++++ DATA FOR THIS EXERCISE ++++

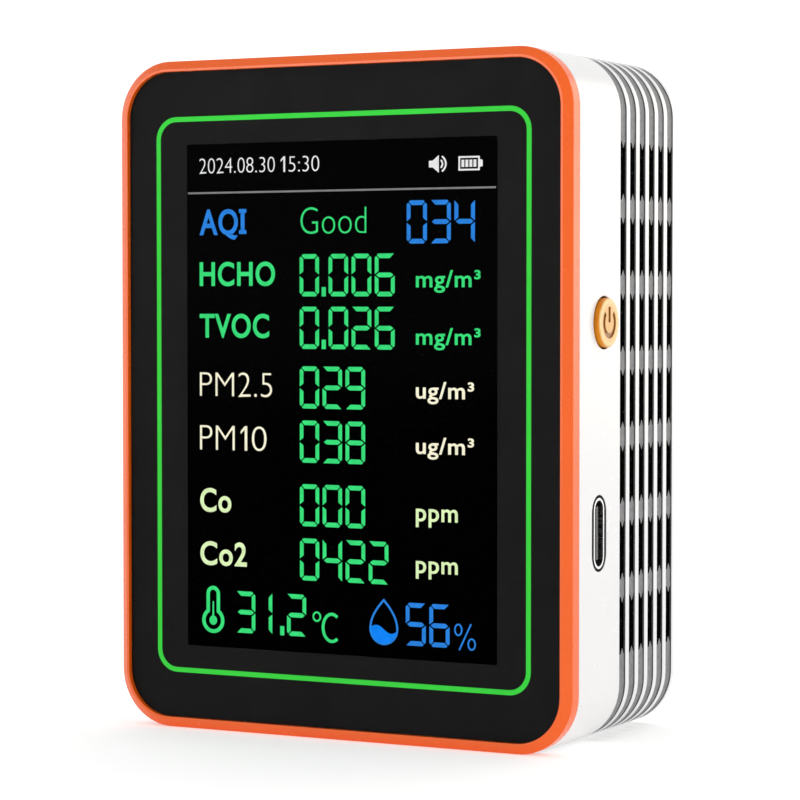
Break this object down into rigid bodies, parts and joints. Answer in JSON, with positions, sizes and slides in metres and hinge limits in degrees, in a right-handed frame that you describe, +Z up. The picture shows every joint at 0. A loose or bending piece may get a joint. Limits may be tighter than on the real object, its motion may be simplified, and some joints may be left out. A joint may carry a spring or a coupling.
{
  "type": "air quality monitor",
  "caption": "Desktop air quality monitor: slim white slotted case, bright front frame, dark lens with a colour display, side power button and charging socket, sensors inside.",
  "frame": {"origin": "middle of the flat underside, half way across the width and the depth", "axes": "+Z up, the display faces -Y, the power button and charging socket are on +X"},
  "size_m": [0.0665, 0.0344, 0.088],
  "materials": {
    "frame_orange": "glossy",
    "lens_clear": "polished",
    "print_green": "printed",
    "mask_black": "printed",
    "adhesive": "matte",
    "gasket_foam": "matte",
    "display_black": "polished",
    "tray_steel": "satin",
    "ribbon_amber": "satin",
    "case_white": "glossy",
    "filter_foam": "open foam",
    "screw_steel": "zinc plated",
    "board_green": "solder mask",
    "button_amber": "pearl",
    "switch_black": "matte",
    "plunger_ivory": "matte",
    "socket_steel": "polished",
    "seal_black": "matte",
    "insert_black": "matte",
    "chip_black": "matte",
    "connector_ivory": "matte",
    "buzzer_black": "satin",
    "cell_gold": "plated",
    "cell_steel": "satin",
    "sensor_grey": "matte",
    "humidity_white": "matte",
    "sensor_board_blue": "solder mask",
    "tray_black": "matte",
    "lid_steel": "satin",
    "fan_black": "satin",
    "laser_brass": "satin",
    "detector_black": "glossy",
    "wire_black": "satin",
    "wire_red": "satin",
    "cell_pouch": "satin foil",
    "tape_white": "matte"
  },
  "bodies": {
    "housing": {"front_frame": "frame_orange", "front_lens": "lens_clear", "border_line": "print_green", "lens_mask": "mask_black", "lens_tape": "adhesive", "display_gasket": "gasket_foam", "display_glass": "display_black", "display_backlight": "tray_steel", "display_ribbon": "ribbon_amber", "rear_case": "case_white", "vent_foam_right": "filter_foam", "vent_foam_left": "filter_foam", "case_screws": "screw_steel", "main_board": "board_green", "board_screws": "screw_steel", "power_switch": "switch_black", "socket_shell": "socket_steel", "socket_seal": "seal_black", "socket_insert": "insert_black", "board_chips": "chip_black", "board_connectors": "connector_ivory", "buzzer": "buzzer_black", "carbon_dioxide_sensor": "cell_gold", "carbon_monoxide_sensor": "cell_steel", "formaldehyde_sensor": "sensor_grey", "humidity_sensor": "humidity_white", "sensor_board": "sensor_board_blue", "sensor_tray": "tray_black", "sensor_lid": "lid_steel", "laser_diode": "laser_brass", "light_detector": "detector_black", "sensor_connector": "connector_ivory", "sensor_lead": "wire_black", "battery_cell": "cell_pouch", "battery_tape": "tape_white", "battery_lead": "wire_red"},
    "button": {"power_button": "button_amber", "switch_plunger": "plunger_ivory"},
    "fan": {"fan_rotor": "fan_black"}
  },
  "joints": [
    {"name": "button_press", "type": "slide", "parent": "housing", "child": "button", "axis": [-1, 0, 0], "range_m": [0, 0.0005], "stiffness_N_per_m": 1500, "springref_m": -0.0002},
    {"name": "fan_spin", "type": "hinge", "parent": "housing", "child": "fan", "pos_m": [-0.007, 0.01, 0.0275], "axis": [0, 1, 0], "continuous": true}
  ]
}
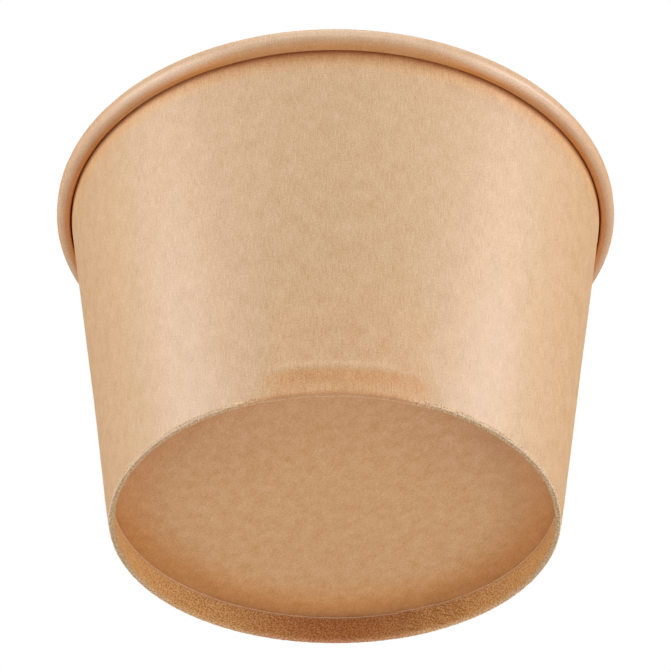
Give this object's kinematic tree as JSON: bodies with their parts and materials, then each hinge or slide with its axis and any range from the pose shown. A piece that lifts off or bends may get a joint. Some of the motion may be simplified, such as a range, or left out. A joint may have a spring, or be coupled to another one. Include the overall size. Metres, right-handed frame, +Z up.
{
  "type": "kraft paper soup bowl",
  "caption": "Round tapered kraft paper soup bowl with a rolled rim, a lapped side seam and a flanged base disc held up inside a folded hem.",
  "frame": {"origin": "centre of the foot ring, on the surface the bowl stands on", "axes": "+Z up along the bowl's axis from foot to rim; +Y is the back, with the lapped side seam a little to the +X side of it"},
  "size_m": [0.115, 0.115, 0.076],
  "materials": {
    "sidewall_board": "natural brown kraft board, matt uncoated outside with fine upright fibres, thin clear food coating inside and over the rolled rim",
    "base_board": "natural brown kraft board, matt and uncoated underneath, thin clear food coating on the upper face"
  },
  "bodies": {
    "root": {"sidewall": "sidewall_board", "base_disc": "base_board"}
  },
  "joints": []
}
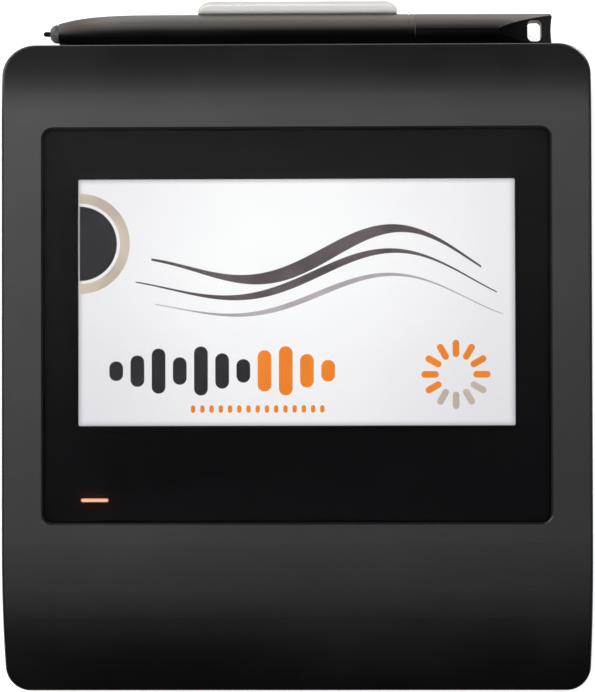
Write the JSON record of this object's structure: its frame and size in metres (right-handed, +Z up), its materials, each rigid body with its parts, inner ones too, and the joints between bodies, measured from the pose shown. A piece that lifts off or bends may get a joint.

++++

INSTRUCTION: Repeat only the lines running from the line that contains "Give this object's" through the last line above, inclusive.

FINISHED EXERCISE:
Give this object's kinematic tree as JSON: bodies with their parts and materials, then each hinge or slide with its axis and any range from the pose shown. A piece that lifts off or bends may get a joint. Some of the motion may be simplified, such as a range, or left out. A joint may have a spring, or be coupled to another one. Include the overall size. Metres, right-handed frame, +Z up.
{
  "type": "kraft paper soup bowl",
  "caption": "Round tapered kraft paper soup bowl with a rolled rim, a lapped side seam and a flanged base disc held up inside a folded hem.",
  "frame": {"origin": "centre of the foot ring, on the surface the bowl stands on", "axes": "+Z up along the bowl's axis from foot to rim; +Y is the back, with the lapped side seam a little to the +X side of it"},
  "size_m": [0.115, 0.115, 0.076],
  "materials": {
    "sidewall_board": "natural brown kraft board, matt uncoated outside with fine upright fibres, thin clear food coating inside and over the rolled rim",
    "base_board": "natural brown kraft board, matt and uncoated underneath, thin clear food coating on the upper face"
  },
  "bodies": {
    "root": {"sidewall": "sidewall_board", "base_disc": "base_board"}
  },
  "joints": []
}
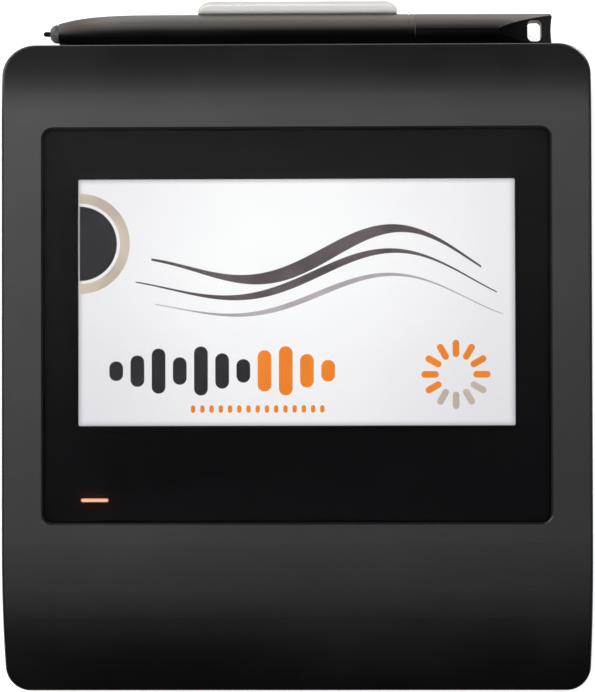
Write the JSON record of this object's structure: its frame and size in metres (right-handed, +Z up), its materials, each rigid body with its parts, inner ones too, and the joints between bodies, measured from the pose shown. A piece that lifts off or bends may get a joint.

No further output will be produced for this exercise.